I walked away feeling very creeped out by those early social analysis firms’ claims of having a “special”   relationship with the Big Three in social networking and search. For all I know they were only scraping profiles and copying tweets,  and I doubt any of them had a true backdoor into Google’s search records  John Battelle wrote presciently in 2003 prior to publishing his book about Google, “The Search” — that Sergey and Larry have long been sitting on the world’s most exhaustive “database of intentions” but don’t pimp it out because, well, because Google’s motto is “don’t be Evil.”

 Andy Kessler told me in 1995 as I was figuring out the business plan for Forbes.com that the true currency of the Internet wasn’t goiing to be cash based  — purchases, subscriptions, etc. — but informational. I wasn’t sharp enough to fully grok his point, but in essence he correctly called that true source of value coming from information as users like you and me were persuaded to part with our personal details in exchange for some free value.

Dries Buytaert, who invented the open source CMS, Drupal,  also called it a couple years ago when he said there was no way for a content brand like the New York Times to beat the power of the Google, Facebook, Amazon, Microsoft profile given the immense amount of data they were accumulated on their users’ activities.

“Traditional retailers like RadioShack and Barnes & Noble were great “content platforms”; they have millions of products on shelves across thousands of physical stores. Amazon disrupted them by moving online, and Amazon was able to build an even better content platform with many more products.
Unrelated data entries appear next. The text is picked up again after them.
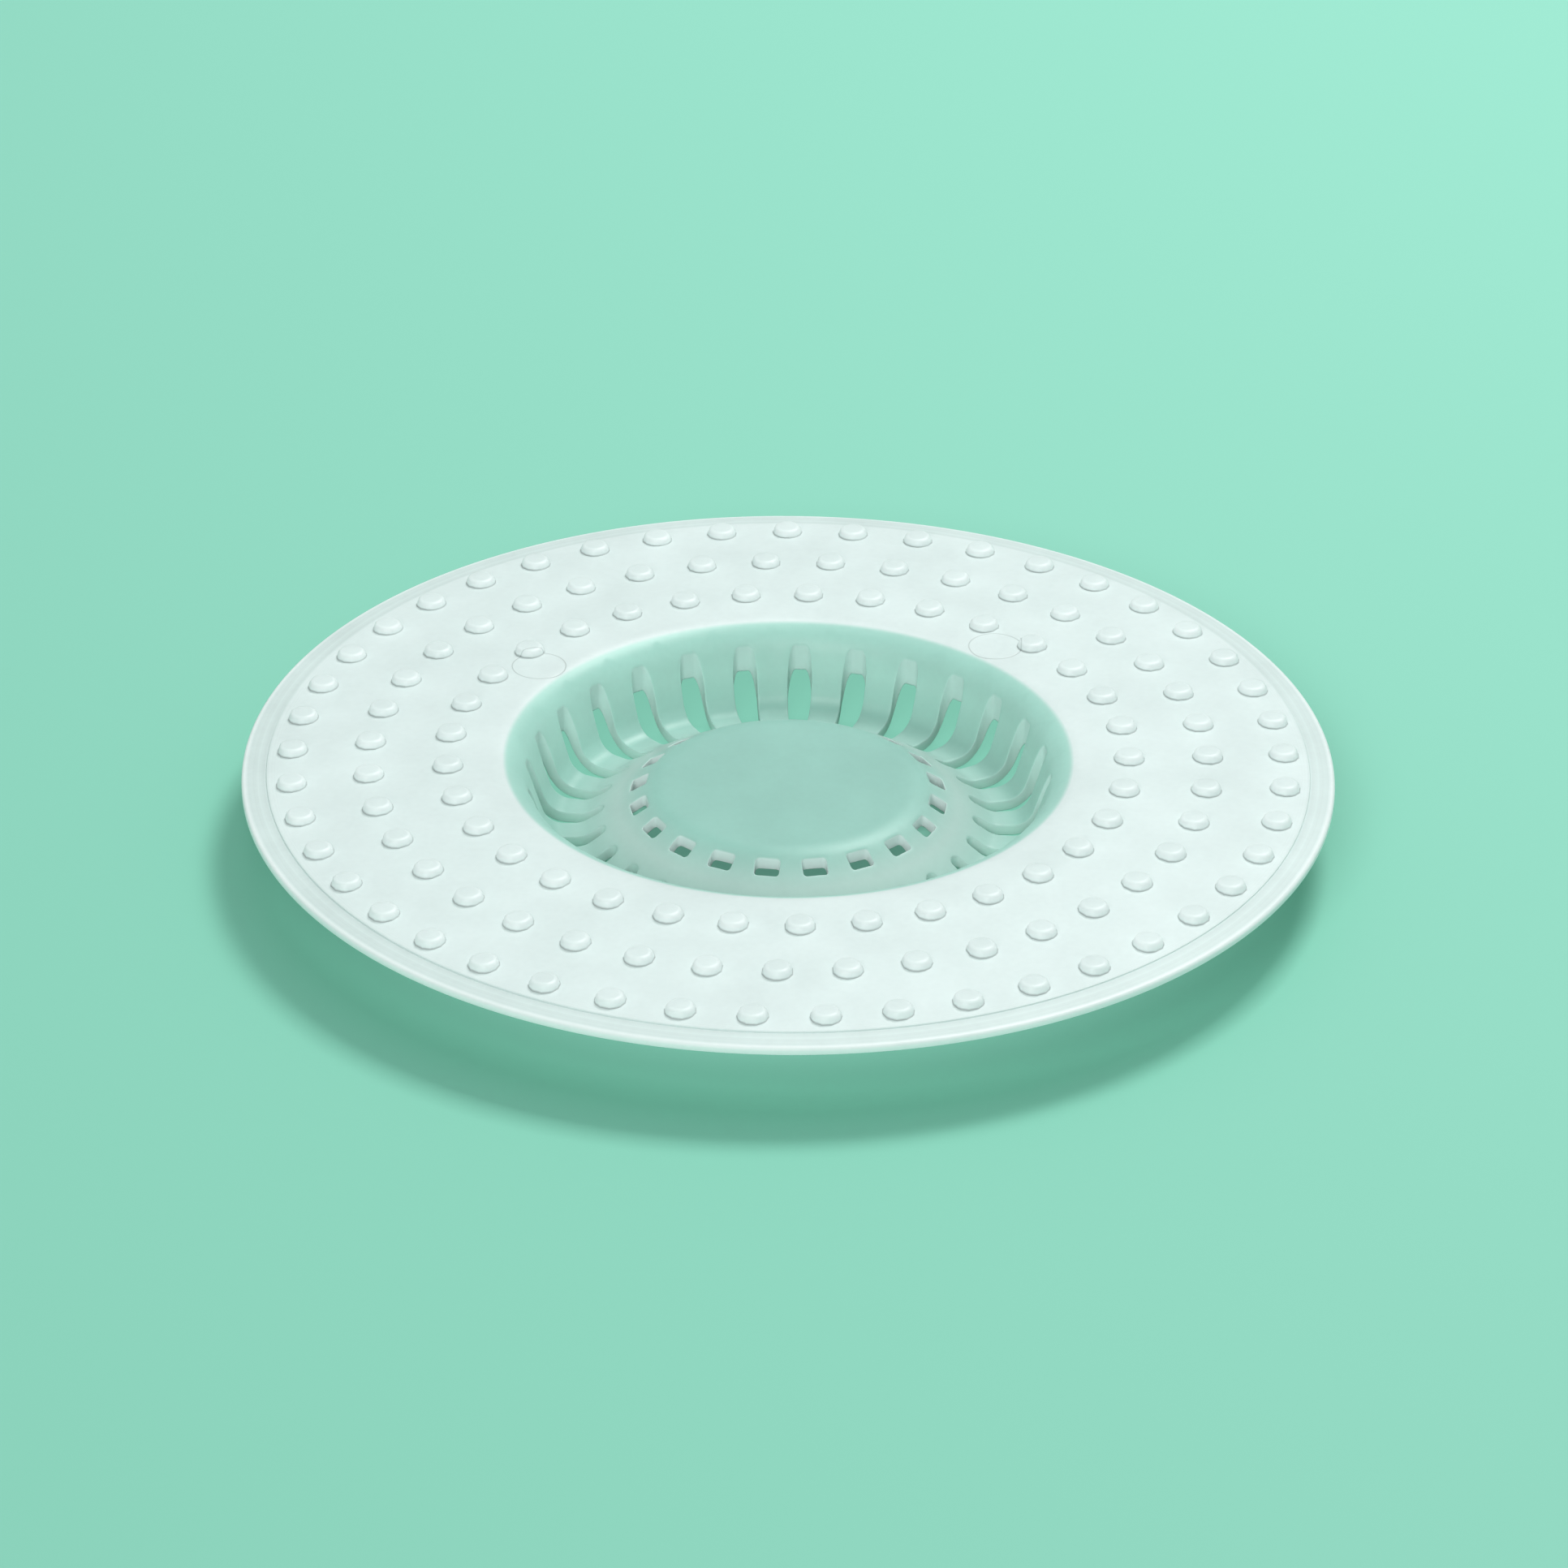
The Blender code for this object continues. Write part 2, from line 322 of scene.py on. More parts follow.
@dataclass
class PiercedRing:
    """A flat ring with equal openings, whose rounded edges are marked by how far they drop."""

    count: int
    inner: float
    outer: float
    outline: list[Point]
    inner_steps: int
    outer_steps: int
    first: float = START_ANGLE
    rim_round: float = 0.00012
    rim_steps: int = 3
    web_steps: int = 4
    catch_steps: int = 5

    def border(self, brink: Sequence[Vector]) -> list[Vector]:
        """The edge of half an opening's sector, opposite each place of the opening's brink.

        Args:
            brink: The places round half the opening.

        Returns:
            The places on the inner circle, the sector's side and the outer circle.
        """
        last = len(brink) - 1
        low, high = self.inner_steps, last - self.outer_steps
        half_pitch = math.pi / self.count
        inner_gap = brink[low].length - self.inner
        outer_gap = self.outer - brink[high].length
        places = []
        for index, place in enumerate(brink):
            if index <= low:
                places.append(polar(self.inner, half_pitch * index / low))
            elif index >= high:
                places.append(polar(self.outer, half_pitch * (last - index) / self.outer_steps))
            else:
                left = max(0.0, 1 - (index - low) / self.catch_steps)
                right = max(0.0, 1 - (high - index) / self.catch_steps)
                radius = place.length - inner_gap * left * left + outer_gap * right * right
                places.append(polar(radius, half_pitch))
        return places

    def build(self, bm: BMesh) -> None:
        """Add the ring.

        Args:
            bm: The flat sheet that gets it. Its "drop" layer holds the drop of each vertex.
        """
        outline = self.outline
        turns = quarter(self.rim_steps)
        edges: list[list[Vector]] = [[] for _ in turns]
        ends = [(outline[1][0], -outline[1][1]), *outline, (outline[-2][0], -outline[-2][1])]
        for before, (x, y), after in zip(ends, outline, ends[2:]):
            (along_x, along_y), _ = unit(before, after)
            for turn, row in zip(turns, edges):
                out = self.rim_round * (1 - math.cos(turn))
                row.append(Vector((x - along_y * out, y + along_x * out, 0.0)))
        brink = edges[-1]
        border = self.border(brink)
        shares = [step / self.web_steps for step in range(1, self.web_steps + 1)]
        web = [[place.lerp(end, share) for place, end in zip(brink, border)] for share in shares]
        drop = bm.verts.layers.float["drop"]
        before = set(bm.verts)
        for turn, row in zip(turns, mapped_grid(bm, edges + web)):
            for vert in row:
                vert[drop] = self.rim_round * (1 - math.sin(turn))
        old = set(bm.faces)
        half = with_links([vert for vert in bm.verts if vert not in before])
        bmesh.ops.mirror(bm, geom=half, matrix=Matrix(), merge_dist=MERGE, axis="Y")
        bmesh.ops.reverse_faces(bm, faces=[face for face in bm.faces if face not in old])
        around(bm, [vert for vert in bm.verts if vert not in before], self.count, self.first)
        bmesh.ops.remove_doubles(bm, verts=bm.verts, dist=MERGE)


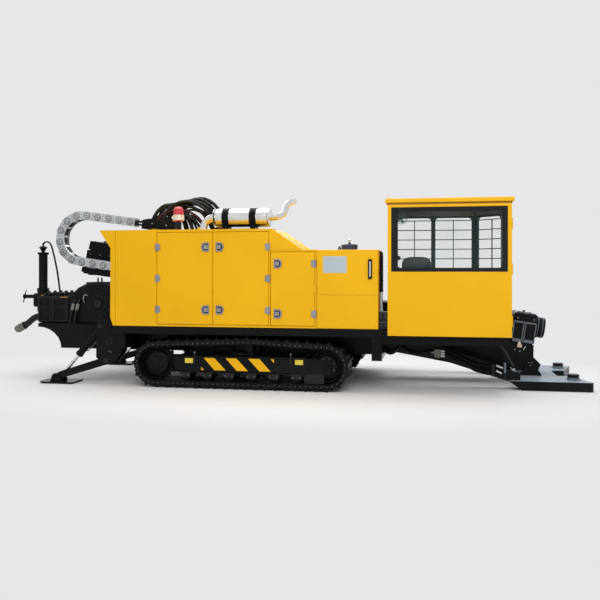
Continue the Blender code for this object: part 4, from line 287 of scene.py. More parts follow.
class Kit:
    """Small solids that share a finish and a body; finish makes them one piece."""

    def __init__(self, name, finish, body="root", bevel=0.0, place=None, slot=None):
        self.solid = bmesh.new()
        self.name = name
        self.material, self.slot = FINISHES[finish]
        self.slot = slot or self.slot
        self.body = body
        self.bevel = bevel
        self.place = place or Matrix.Identity(4)
        KITS.append(self)

    def box(self, low, high, turn=None):
        low, high = Vector(low), Vector(high)
        middle = Matrix.Translation((low + high) / 2)
        size = Matrix.Diagonal((*(high - low), 1.0))
        matrix = self.place @ middle @ (turn or Matrix.Identity(4)) @ size
        bmesh.ops.create_cube(self.solid, size=1.0, matrix=matrix)

    def rod(self, start, end, radius, end_radius=None, sides=24):
        start, end = Vector(start), Vector(end)
        along = end - start
        turn = along.to_track_quat("Z", "Y").to_matrix().to_4x4()
        matrix = self.place @ Matrix.Translation((start + end) / 2) @ turn
        second = radius if end_radius is None else end_radius
        bmesh.ops.create_cone(self.solid, cap_ends=True, segments=sides, radius1=radius, radius2=second,
                              depth=along.length, matrix=matrix)

    def pin(self, place, axis, length, radius, end_radius=None, sides=16):
        """A rod from a place along a main axis."""
        self.rod(place, Vector(place) + direction(axis) * length, radius, end_radius, sides)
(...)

In addition, the internet enabled the creation of “user platforms”. Amazon is a great user platform as it knows the interests of the 250 million customers it has on file; it uses that customer information to recommend products to buy. Amazon built a great content and user platform.”

To read this morning, with a mouthful of bagel , that a Cambridge Analytica researcher was able to weasel Facebook into handing over the intimate details of 50 million people by fibbing and claiming the data was for an academic study would be jaw dropping were it not for Facebook’s unbroken record of ham-fisted actions and policies regarding its users’ data, the same reason I avoid it like  the network despite its ubiquity.

“Get over it, you have no privacy” may be the cynical creed of this brave new world, but I have to imagine, given the throbbing tenor of the headlines (today’s Times story checks off  all the good keywords of the current news cycle including “Robert Mueller” “Donald Trump” “Julian Assange” “Steve Bannion” and of course the world’s  foremost kleptocratic state:, “Russia“) and on the back of Equifax screwing the pooch last summer  by forgetting to patch its Apache code, that we’re getting closer to the big pullback in Internet confidence by the consumers of the world that was predicted by the World Economic Forum and the McKinsey Global Institute over five years ago.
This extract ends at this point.